1. It was a recent article in the Wall St. Journal, ‘Vanity’ Press Goes Digital, following on the heels of an e-mail I received re: Apple looking to give more presence to self-published authors in its iBookstore, that got me thinking, what if? Some of the key players noted in the WSJ article were listed as Apple-approved ‘aggregators’ (don’t you love that word?). A good starting point for choosing a publishing/distribution platform.

2. Aggregators offer a variety of services, both for indie publishers and authors going digital. I opted to go with Smashwords, mostly for its cross-platform technology and very user-friendly site. The Smashwords blog, maintained by founder Mark Coker, is a good source of information and links relevant to self-publishing. His July 13th post is worth reading for its insights on traditional publishing vs. self-publishing.

3. The rationale is even more colorfully spelled out by DIY success story Steve Almond in his column at The Rumpus, Presto Book-O (Why I Went Ahead and Self-Published). Using POD technology (Harvard Bookstore’s Espresso Book Machine), Almond produced books (with two covers) to be sold only at readings. Sometimes less really is more.

4. The bottom line: As Diane Gedymin, founder of The Publisher’s Desk, noted at BookExpo America 2010: The Changing DIY Ethos, some 83 percent of Americans dream of writing a book. Ninety-three percent of those who actually make the effort and get published via traditional channels will sell less than 1,000 books. There’s a reason that taking a more proactive role in controlling the means of publishing and distribution is on the rise.

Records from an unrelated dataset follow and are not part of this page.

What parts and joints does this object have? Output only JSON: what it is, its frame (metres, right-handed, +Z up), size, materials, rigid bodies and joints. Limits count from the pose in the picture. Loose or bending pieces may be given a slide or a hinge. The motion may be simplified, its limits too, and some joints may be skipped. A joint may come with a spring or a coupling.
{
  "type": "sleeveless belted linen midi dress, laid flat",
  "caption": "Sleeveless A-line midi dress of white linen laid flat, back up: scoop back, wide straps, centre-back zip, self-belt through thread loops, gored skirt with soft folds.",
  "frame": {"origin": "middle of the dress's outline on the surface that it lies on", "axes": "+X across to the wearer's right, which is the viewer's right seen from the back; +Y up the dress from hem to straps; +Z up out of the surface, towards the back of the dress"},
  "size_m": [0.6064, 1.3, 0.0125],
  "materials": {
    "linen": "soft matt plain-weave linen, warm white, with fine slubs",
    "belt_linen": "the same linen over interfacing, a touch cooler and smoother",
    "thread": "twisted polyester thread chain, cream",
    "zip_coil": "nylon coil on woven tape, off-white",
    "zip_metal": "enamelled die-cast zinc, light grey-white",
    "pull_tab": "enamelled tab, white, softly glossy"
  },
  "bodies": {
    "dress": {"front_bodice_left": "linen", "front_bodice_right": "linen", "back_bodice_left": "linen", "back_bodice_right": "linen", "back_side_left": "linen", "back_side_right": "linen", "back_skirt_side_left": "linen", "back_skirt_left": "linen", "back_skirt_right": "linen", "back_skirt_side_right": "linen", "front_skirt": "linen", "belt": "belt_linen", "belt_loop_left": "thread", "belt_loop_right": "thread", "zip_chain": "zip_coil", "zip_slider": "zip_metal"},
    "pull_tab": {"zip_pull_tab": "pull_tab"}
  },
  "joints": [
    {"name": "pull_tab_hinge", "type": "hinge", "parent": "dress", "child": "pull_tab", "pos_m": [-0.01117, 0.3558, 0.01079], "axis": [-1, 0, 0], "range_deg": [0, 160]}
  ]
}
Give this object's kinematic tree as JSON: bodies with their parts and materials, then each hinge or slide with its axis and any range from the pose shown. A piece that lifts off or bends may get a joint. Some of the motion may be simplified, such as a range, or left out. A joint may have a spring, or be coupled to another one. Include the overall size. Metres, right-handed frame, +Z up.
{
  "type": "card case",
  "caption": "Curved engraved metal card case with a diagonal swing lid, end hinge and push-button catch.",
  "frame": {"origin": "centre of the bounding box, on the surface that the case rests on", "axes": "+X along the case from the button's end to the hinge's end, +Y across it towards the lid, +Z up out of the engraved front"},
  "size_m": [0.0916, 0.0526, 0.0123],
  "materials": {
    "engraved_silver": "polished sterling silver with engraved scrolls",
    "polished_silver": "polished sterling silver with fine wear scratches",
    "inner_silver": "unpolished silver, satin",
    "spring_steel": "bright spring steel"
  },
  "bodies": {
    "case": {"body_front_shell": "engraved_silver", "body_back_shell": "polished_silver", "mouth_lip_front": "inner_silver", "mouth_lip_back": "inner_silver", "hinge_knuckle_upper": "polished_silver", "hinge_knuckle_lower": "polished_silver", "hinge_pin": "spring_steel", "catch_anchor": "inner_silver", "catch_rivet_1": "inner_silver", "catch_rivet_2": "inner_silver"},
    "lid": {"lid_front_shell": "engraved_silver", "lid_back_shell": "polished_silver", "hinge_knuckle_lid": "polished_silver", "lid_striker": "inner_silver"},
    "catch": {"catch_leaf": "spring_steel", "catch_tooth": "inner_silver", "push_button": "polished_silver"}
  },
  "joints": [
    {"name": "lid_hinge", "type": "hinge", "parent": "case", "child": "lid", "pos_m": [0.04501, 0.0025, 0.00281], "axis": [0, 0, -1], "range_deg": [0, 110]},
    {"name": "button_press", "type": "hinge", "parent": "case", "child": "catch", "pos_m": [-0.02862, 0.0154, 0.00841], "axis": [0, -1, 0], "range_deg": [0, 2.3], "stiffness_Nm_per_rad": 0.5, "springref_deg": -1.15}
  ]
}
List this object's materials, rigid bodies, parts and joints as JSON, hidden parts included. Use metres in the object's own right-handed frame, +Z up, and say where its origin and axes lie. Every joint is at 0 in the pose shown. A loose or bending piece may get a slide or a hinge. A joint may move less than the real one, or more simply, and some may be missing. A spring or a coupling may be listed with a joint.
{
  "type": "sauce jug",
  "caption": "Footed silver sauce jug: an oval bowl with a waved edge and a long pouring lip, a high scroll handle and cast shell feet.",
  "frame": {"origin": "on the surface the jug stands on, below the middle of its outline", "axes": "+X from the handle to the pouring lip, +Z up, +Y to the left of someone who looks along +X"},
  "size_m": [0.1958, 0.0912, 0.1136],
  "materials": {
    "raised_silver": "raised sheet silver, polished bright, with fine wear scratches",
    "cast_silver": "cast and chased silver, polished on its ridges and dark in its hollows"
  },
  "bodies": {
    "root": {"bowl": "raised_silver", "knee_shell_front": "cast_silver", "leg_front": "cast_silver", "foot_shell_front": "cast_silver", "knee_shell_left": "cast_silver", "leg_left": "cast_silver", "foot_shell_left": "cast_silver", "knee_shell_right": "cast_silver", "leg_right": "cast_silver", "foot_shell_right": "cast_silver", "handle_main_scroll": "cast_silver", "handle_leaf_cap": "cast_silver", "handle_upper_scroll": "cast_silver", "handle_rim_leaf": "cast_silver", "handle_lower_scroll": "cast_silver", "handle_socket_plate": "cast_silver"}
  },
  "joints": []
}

5. All of which brings me back to a simple premise: yes, writing (unless it’s in a journal or diary, for the writer’s eyes only) demands an audience, and yet the impulse to write – steadily, draft after draft, with heart and skill that (hopefully) matures with time – demands solitary hours in a room of one’s own. For a reminder of what drives that impulse, I’ll go back to Janet Sternburg’s The Writer on Her Work, in particular one essay that sparkles with Didion-esque insight, "Why I Write." And all it takes is one click of the mouse to bring readers right to Amazon, and into the book.